Exclusivity and territorial rights determine where and how a distributor may sell products and whether other parties, including the licensor, can operate in the same area. Grants of exclusivity can motivate distributors to invest in marketing and inventory but should be coupled with performance benchmarks, termination triggers, and clear definitions of territory to prevent disputes about encroachment and market boundaries. When negotiating exclusivity, include measurable minimum purchase or sales targets and periodic performance reviews, plus remedies for nonperformance such as cure periods or termination rights. Clear maps, customer lists, or channel definitions and dispute resolution clauses reduce ambiguity and support enforceability under state law.
Payment and royalty structures vary based on the product, market, and bargaining positions. Common models include fixed fees, percentage royalties on net sales, minimum guarantees, or hybrid approaches that combine an upfront payment with ongoing royalties. Each structure has cash flow and incentive implications for licensors and licensees and should specify calculation methods, reporting schedules, and audit rights. Choose a structure aligned with revenue predictability and market risk. Percentage royalties suit scalable products with variable sales, while fixed fees or minimum guarantees provide upfront certainty. Clarify definitions of net sales, exclusions, and allowable deductions to avoid disputes over royalty calculations and ensure transparent reporting practices.
Protect intellectual property by clearly defining licensed rights, restricting sublicensing, and preserving ownership of IP outside the scope of the license. Include confidentiality obligations, approval rights for marketing materials, and quality control measures to prevent misuse or dilution of trademarks and to maintain product integrity across channels. Additionally, require appropriate indemnities for third-party infringement claims, maintain records of authorized uses, and consider registration strategies or supplemental agreements for improvements or derivative works. Promptly addressing breaches and enforcing IP protections helps preserve long-term value and market reputation.
Ensure distributors meet expectations by including explicit performance metrics, minimum purchase or sales requirements, reporting obligations, and periodic reviews. Providing incentives for exceeding targets and defined remedies for underperformance, such as cure periods or termination rights, aligns distributor actions with the licensor’s commercial goals. Audit rights and regular reporting reduce information asymmetry and enable licensors to verify sales and royalty calculations. Including escalation procedures for performance issues and mechanisms for corrective actions supports remediation while preserving business continuity when issues arise.
Termination provisions should address cause and convenience termination, notice and cure periods, and specific consequences for breach or insolvency. Post-termination clauses should define rights to unsold inventory, return or disposal procedures, outstanding payment obligations, and any continued confidentiality or noncompetition obligations needed to protect goodwill and proprietary information. Also include transitional provisions to minimize customer disruption, such as transfer of ongoing orders or coordinated wind-downs, plus remedies for breach during transition.

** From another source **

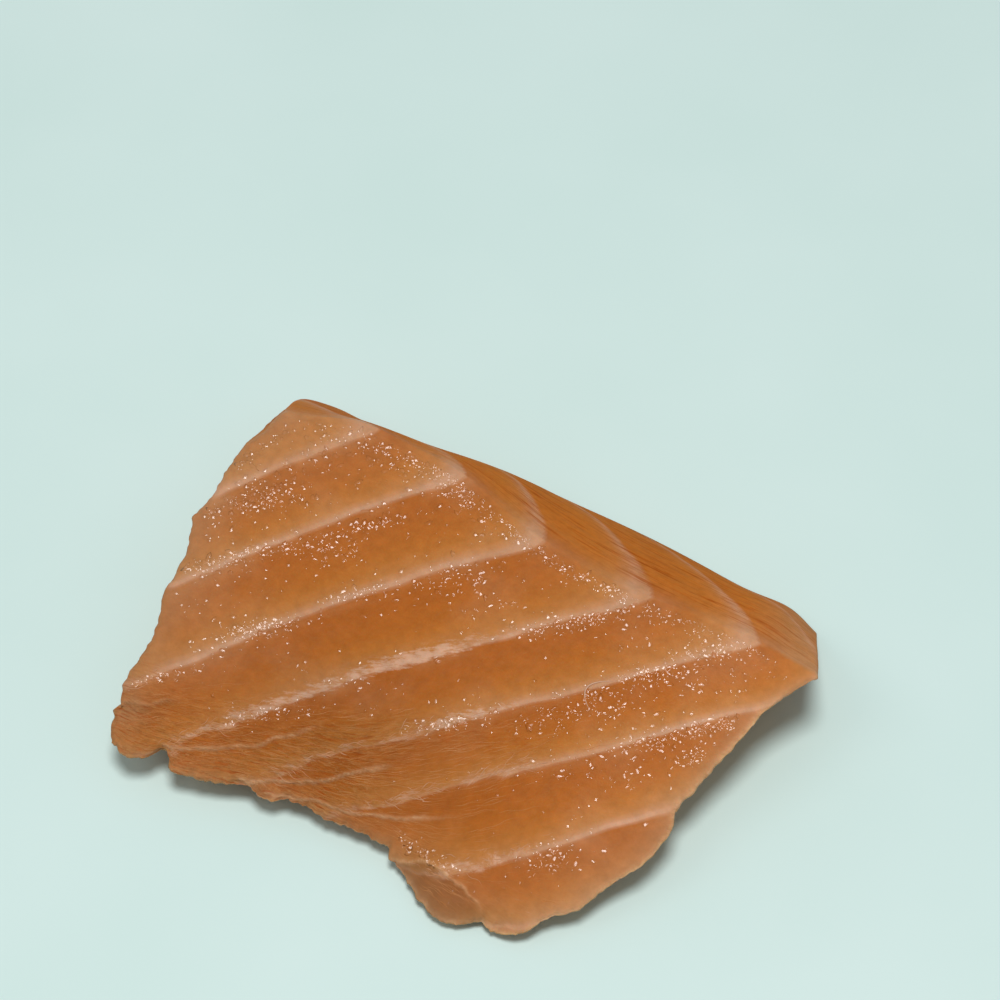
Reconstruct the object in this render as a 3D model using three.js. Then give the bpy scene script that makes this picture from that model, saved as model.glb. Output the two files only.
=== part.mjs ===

Clear financial reconciliation steps and timelines for final royalty reports reduce disputes and facilitate an orderly separation.
Indemnity clauses allocate responsibility for third-party claims, regulatory fines, or damages arising from a party’s breach, negligence, or unlawful actions. Warranties provide assurances about product quality or title but should be narrowly tailored and include limitations of liability to avoid disproportionate exposure while providing meaningful remedies for harmed parties. Balancing indemnities, warranty scope, and liability limits involves assessing the nature of the product, regulatory risks, and available insurance. Require appropriate insurance coverage where risks are significant and consider caps or carve-outs for direct damages, consequential losses, and punitive damages in line with commercial realities.
When distributing across state lines, consider product safety standards, labeling, tax and sales obligations, and any required registrations or permits. Retail and consumer products may be subject to federal and state regulatory schemes that affect marketing claims, product testing, and recall responsibilities, requiring clear allocation of compliance duties in the agreement. Address customs, import/export regulations, and cross-border tax implications when distribution involves shipments across state or national borders. Assign responsibility for permits, duties, and compliance monitoring to the party best positioned to control those functions and include remedies for failures to obtain required approvals.
Mediation and arbitration clauses can provide faster, confidential, and cost-effective dispute resolution compared with court litigation. Mediation encourages negotiated settlements, preserving business relationships, while arbitration provides a binding decision with limited appeal options, which can be desirable for technical commercial disputes requiring specialized adjudication. Consider the nature of potential disputes, desired confidentiality, and enforceability when selecting dispute resolution methods. Ensure arbitration clauses specify rules, seat, and governing law consistent with commercial expectations, and reserve court access for injunctive relief or urgent preservation orders when necessary to protect rights quickly.
Due diligence reduces risk by uncovering existing contractual obligations, encumbrances, IP ownership questions, pending claims, or regulatory compliance issues that could affect the transaction or the ability to transfer rights. A thorough review of prior agreements, registrations, and operational practices informs drafting priorities and consent requirements. Performing financial and operational due diligence on prospective distributors helps evaluate capacity, creditworthiness, and history of compliance, enabling structuring of performance protections, guarantees, or escrow arrangements to manage risk while supporting successful partnerships.